If you have a table saw or someone you know has one shop around the local suppliers for a piece of nice tight grained pine. Something with at least 16 growth rings per inch when looking at the end grain. They are rare but with a bit of patience they do turn up if you shop around. The board can be ripped down to 3/4 tall by 3/16 wide strips and those strips used to make your own fuselages. The result can be a lot stiffer than the bamboo and only a touch heavier. Not as stiff but then not as heavy either as the carbon. Something to keep in mind for later on. But if you keep your eyes open for suitable wood now you'll be ready later.

That same board can also serve well as spar stock in place of spruce for a lot of uses. Or as longeron stock on some really big built up old timer.
Jan 20, 2020, 09:18 PM
cityevader's Avatar
Thread OP
That fin angle should be taken with a grain of salt, as the bamboo skewer isn't perfect either.
When sighted down the length of the plane, it is aimed at about 1/4" out from the point of the nose.
I imagine a heat gun and mild pressure might get it more inline?

I guarantee that my boy will prefer a barrel rolling plane anyhow, haha.
Oh, and these are hand launched, not catapult.
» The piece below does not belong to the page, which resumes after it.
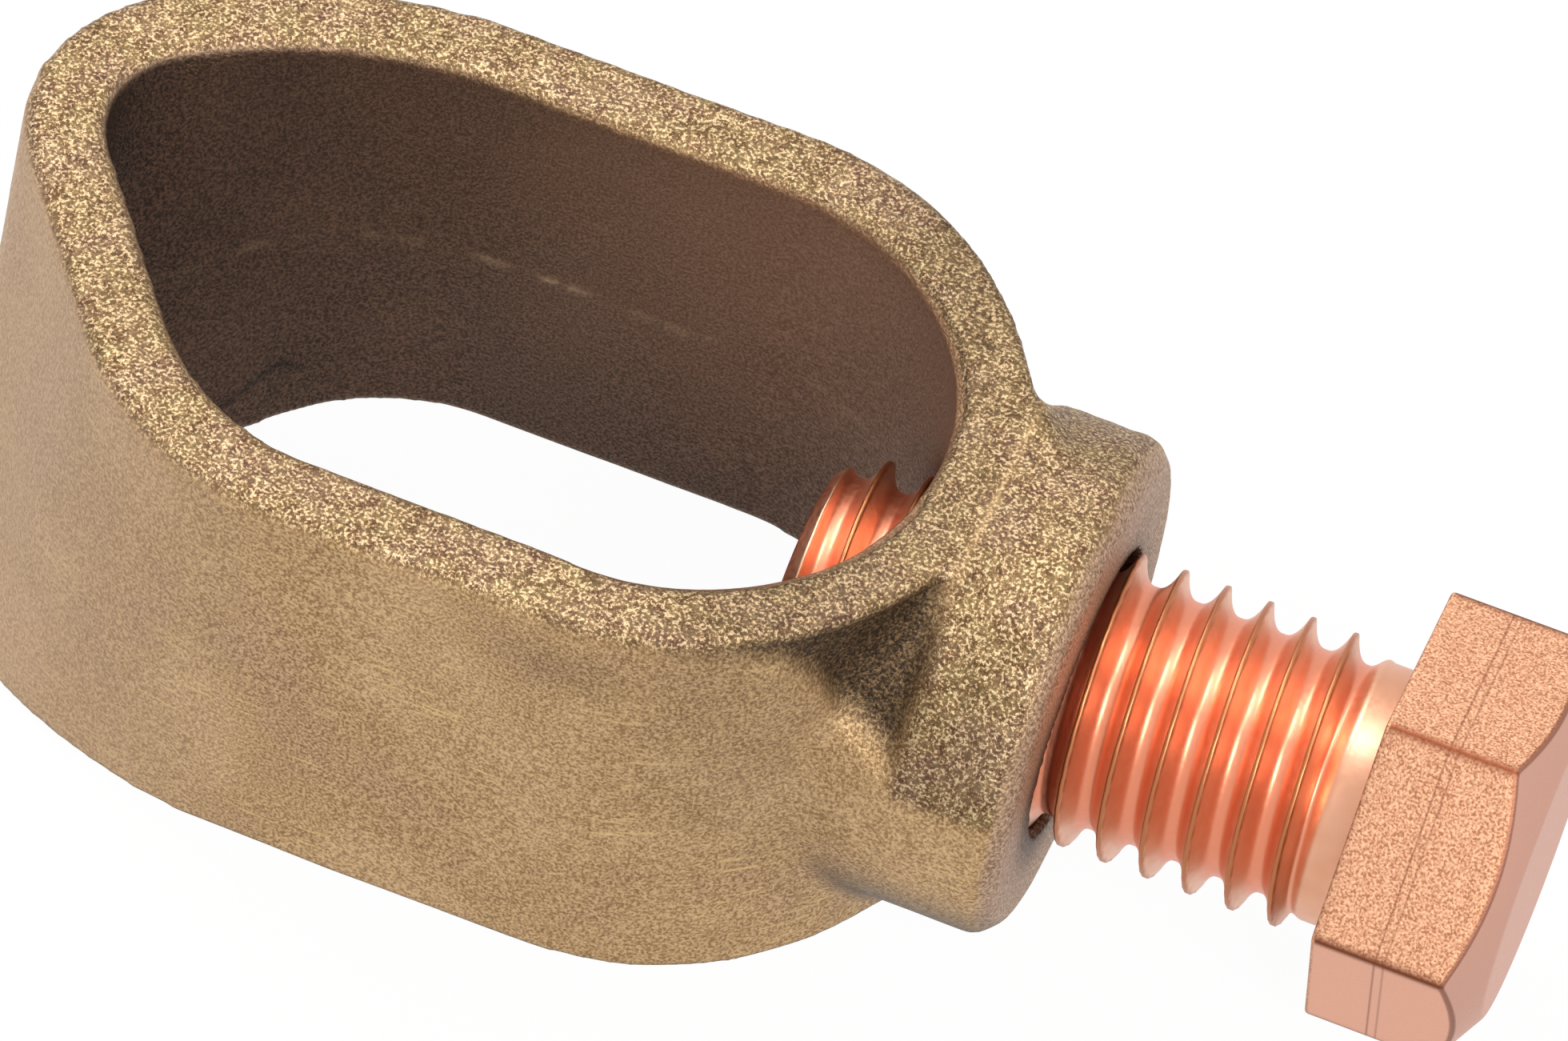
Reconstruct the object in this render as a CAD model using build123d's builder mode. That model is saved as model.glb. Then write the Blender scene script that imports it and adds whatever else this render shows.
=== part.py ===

I got my boy a dartboard for Christmas, because i constantly tell him to toss something "like a dart" and not like a baseball..... He now throws darts like a baseball. Sigh...
Jan 21, 2020, 01:45 AM
B for Bruce
BMatthews's Avatar
If it's a young lad that would get fun out of the launch time antics then you might try the Backyard Jet in my blog. I've flown the one shown outside one time and it does tend to flt around in corkscrew paths and loops depending on settings warped into the wing and fin. Two or three #32 rubber bands threaded through each other to link them into one long catapult launcher works like a charm.
Jan 21, 2020, 09:21 AM
Registered User
Nice tutorial here, Bruce, and I like the Garden Glider too.